Our history recalls Canadian participation in an operation that heretofore had been impossible to achieve. I refer members of the House to Vimy Ridge. As a Newfoundlander I recall the heroic action of the Royal Newfoundland Regiment in 1916 when practically every member of that battalion was wiped out in a few hours. Let us make no mistake about it. It will not be a withdrawal because we do not want to stay.
However we have to look at some of the ground rules. Has the United Nations changed in its ability to control what is happening in the leadership of these operations, in the command and control of these operations? Have the mandates been clear? I recall a speech many of us would recall made in the Congress by General MacArthur when he returned from Korea. I remember his last resounding message was: "Of the corps, of the corps, of the corps".

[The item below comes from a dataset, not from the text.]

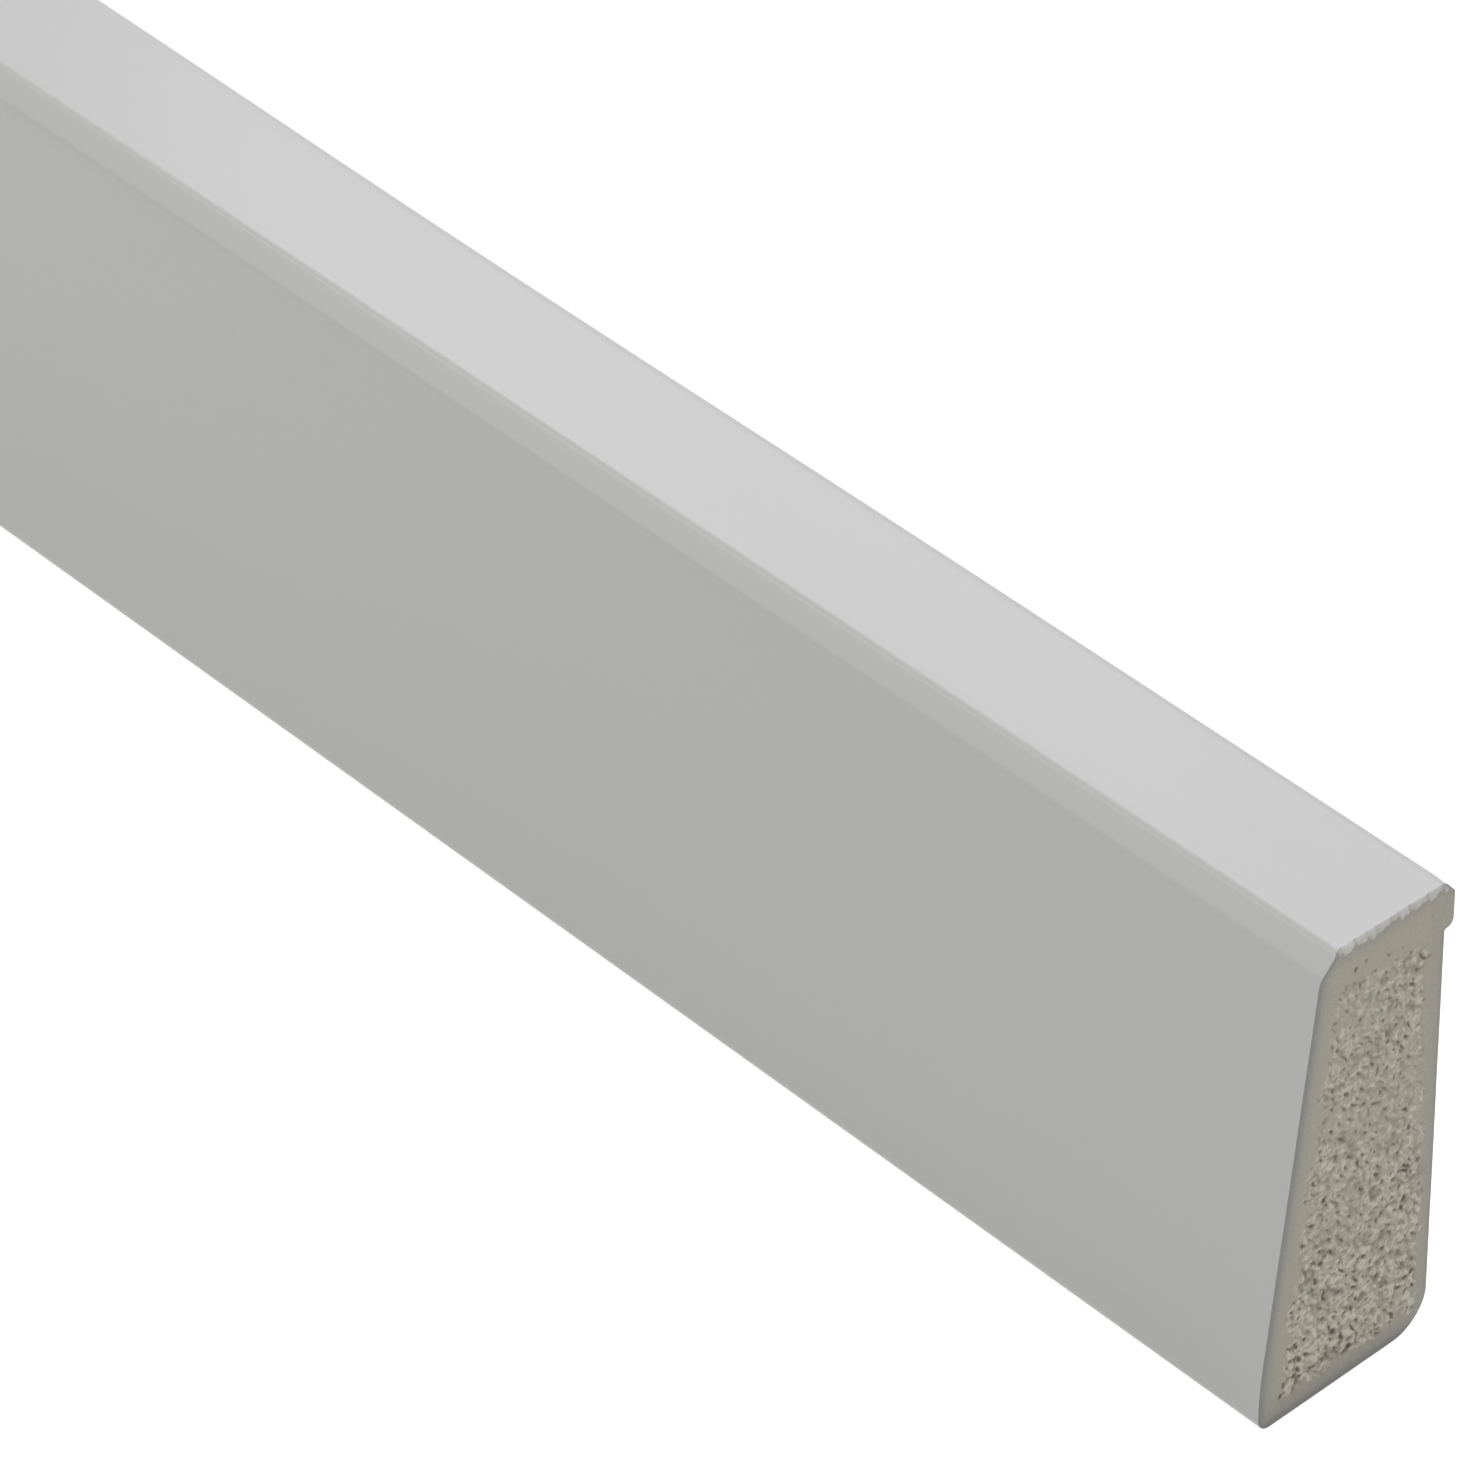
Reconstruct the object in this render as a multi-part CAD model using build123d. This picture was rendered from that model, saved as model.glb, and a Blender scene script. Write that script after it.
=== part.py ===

I remember a presentation when I was a young officer being made by perhaps the father of peacekeeping, General E. L. M. Burns who commanded the Middle East involvement in our first real sizeable contribution to peacekeeping. If he had a refrain it was: where is the mandate, where is the mandate, where is the mandate? Without a mandate we can do nothing. Without an effective United Nations what we do may not be the right thing. It may not be done properly. It may not be timely. Where we go depends on the support we have, not just in Canada but in the world at large.
In my concluding remarks I would say that before we become involved as a country in peacekeeping operations we must check to see what is our mandate. What is the ability of the United Nations to command and control these particular operations? We can look at our requirements because of the kind of country we are. Because of our makeup it is in our interests to be involved in any activity that makes the world a more stable place to live.
It is also incumbent upon us to ensure that the things we do will not jeopardize the resources of our country, to say not the least of putting our young men and women in uniform in harm's way more so than we should be expected to do as a sovereign country.